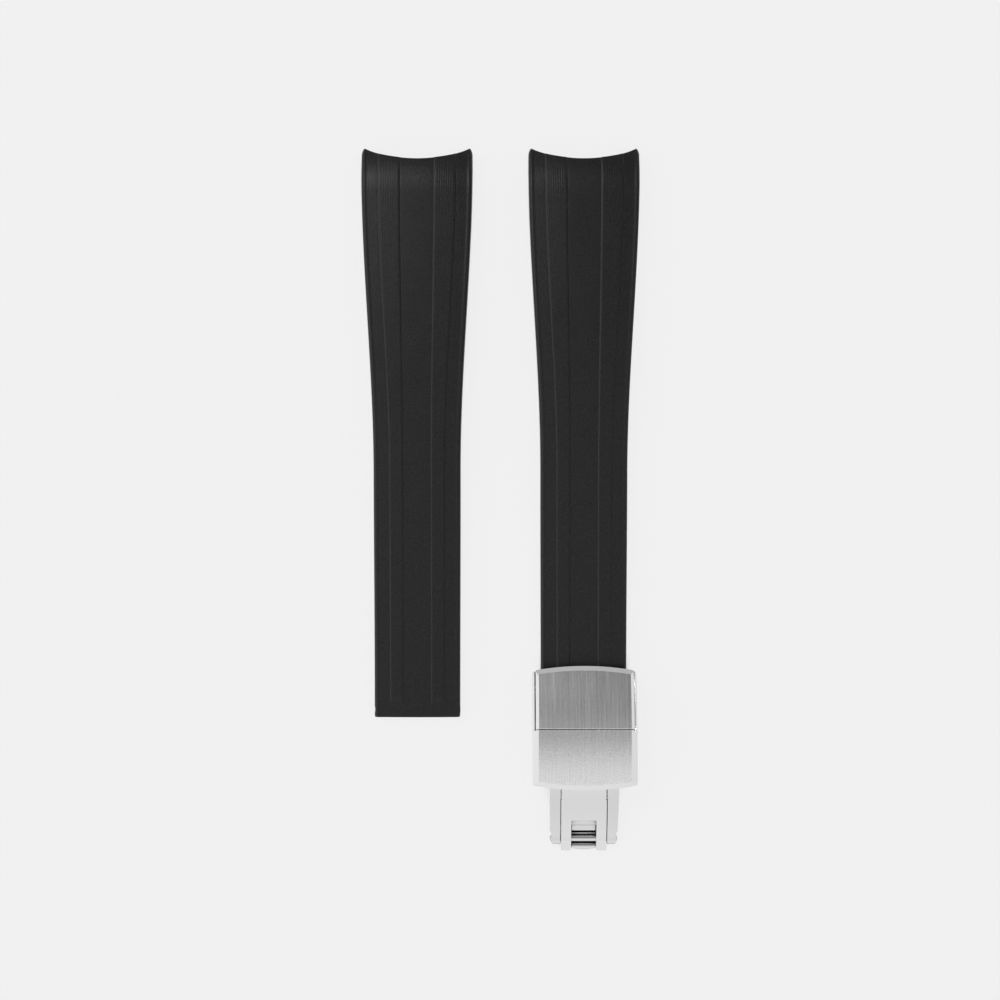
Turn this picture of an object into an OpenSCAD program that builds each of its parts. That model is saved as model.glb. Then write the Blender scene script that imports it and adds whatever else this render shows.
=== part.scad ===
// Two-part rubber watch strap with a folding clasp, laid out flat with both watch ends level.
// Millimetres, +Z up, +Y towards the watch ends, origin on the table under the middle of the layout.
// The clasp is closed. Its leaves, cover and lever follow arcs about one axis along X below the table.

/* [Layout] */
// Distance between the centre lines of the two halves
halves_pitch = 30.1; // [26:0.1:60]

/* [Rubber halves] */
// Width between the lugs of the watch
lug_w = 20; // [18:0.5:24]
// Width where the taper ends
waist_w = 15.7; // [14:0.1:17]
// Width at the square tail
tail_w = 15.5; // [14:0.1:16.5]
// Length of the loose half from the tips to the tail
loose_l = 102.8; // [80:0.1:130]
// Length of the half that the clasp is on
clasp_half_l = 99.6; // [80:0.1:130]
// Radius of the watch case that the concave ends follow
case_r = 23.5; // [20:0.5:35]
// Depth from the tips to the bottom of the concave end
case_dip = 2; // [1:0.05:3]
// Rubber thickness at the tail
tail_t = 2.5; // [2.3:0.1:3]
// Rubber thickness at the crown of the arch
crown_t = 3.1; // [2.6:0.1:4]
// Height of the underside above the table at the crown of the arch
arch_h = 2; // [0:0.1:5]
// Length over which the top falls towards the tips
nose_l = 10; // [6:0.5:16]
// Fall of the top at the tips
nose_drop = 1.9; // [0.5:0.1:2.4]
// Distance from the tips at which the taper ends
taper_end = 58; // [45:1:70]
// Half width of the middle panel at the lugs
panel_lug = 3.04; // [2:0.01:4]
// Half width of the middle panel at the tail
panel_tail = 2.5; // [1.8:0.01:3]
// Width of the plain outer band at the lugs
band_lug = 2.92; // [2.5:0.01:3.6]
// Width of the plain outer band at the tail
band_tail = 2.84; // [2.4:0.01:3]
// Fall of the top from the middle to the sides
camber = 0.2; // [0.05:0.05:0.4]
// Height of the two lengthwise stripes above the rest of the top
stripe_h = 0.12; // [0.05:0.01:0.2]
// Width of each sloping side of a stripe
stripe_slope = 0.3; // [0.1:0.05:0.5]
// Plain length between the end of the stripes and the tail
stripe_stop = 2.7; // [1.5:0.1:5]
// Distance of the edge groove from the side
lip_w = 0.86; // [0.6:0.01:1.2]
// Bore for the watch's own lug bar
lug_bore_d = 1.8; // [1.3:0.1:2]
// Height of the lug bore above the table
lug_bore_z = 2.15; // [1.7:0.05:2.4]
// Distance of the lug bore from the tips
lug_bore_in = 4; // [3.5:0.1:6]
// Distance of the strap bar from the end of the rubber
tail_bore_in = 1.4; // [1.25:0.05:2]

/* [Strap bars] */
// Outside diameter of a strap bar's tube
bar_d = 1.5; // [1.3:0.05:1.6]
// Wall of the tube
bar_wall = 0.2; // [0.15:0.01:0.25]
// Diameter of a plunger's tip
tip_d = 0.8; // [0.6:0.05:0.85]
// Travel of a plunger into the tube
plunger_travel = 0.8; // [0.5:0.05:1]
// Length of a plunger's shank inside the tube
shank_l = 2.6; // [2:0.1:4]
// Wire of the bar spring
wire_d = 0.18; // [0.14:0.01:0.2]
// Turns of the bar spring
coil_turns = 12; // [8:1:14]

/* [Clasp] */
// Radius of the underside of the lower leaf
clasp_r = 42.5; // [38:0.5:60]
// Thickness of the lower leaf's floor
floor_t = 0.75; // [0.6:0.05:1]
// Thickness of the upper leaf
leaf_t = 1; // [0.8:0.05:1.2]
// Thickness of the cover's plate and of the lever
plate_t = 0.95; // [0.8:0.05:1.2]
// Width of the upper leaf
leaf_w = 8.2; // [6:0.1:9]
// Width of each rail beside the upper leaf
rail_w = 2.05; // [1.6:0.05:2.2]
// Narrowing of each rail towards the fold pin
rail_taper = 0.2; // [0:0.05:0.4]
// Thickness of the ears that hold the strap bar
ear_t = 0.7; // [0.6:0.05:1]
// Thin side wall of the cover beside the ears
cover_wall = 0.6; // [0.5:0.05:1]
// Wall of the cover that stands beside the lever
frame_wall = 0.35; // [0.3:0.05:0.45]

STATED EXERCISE
Quote exactly the opening line of the material above and every line after it, up to and including the line that contains "halves_pitch = 30.1; // [26:0.1:60]".

EXPECTED OUTPUT
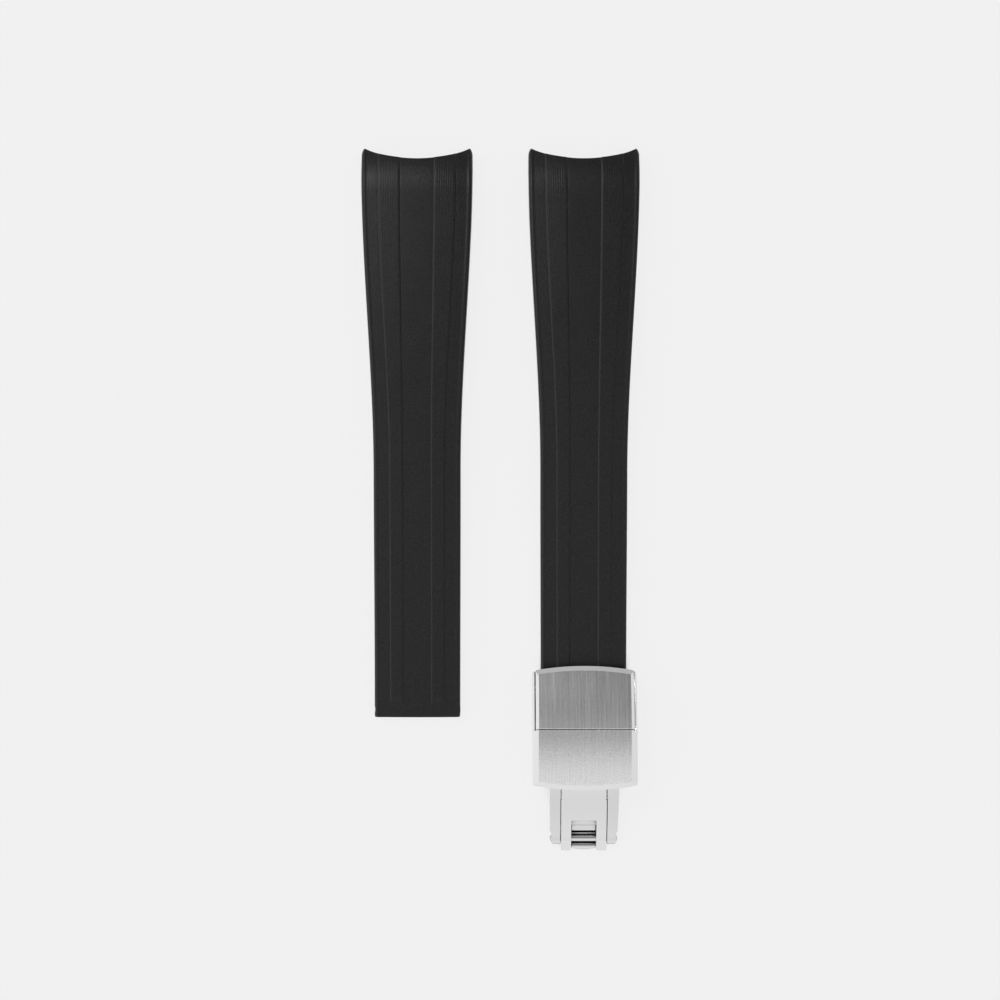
Turn this picture of an object into an OpenSCAD program that builds each of its parts. That model is saved as model.glb. Then write the Blender scene script that imports it and adds whatever else this render shows.
=== part.scad ===
// Two-part rubber watch strap with a folding clasp, laid out flat with both watch ends level.
// Millimetres, +Z up, +Y towards the watch ends, origin on the table under the middle of the layout.
// The clasp is closed. Its leaves, cover and lever follow arcs about one axis along X below the table.

/* [Layout] */
// Distance between the centre lines of the two halves
halves_pitch = 30.1; // [26:0.1:60]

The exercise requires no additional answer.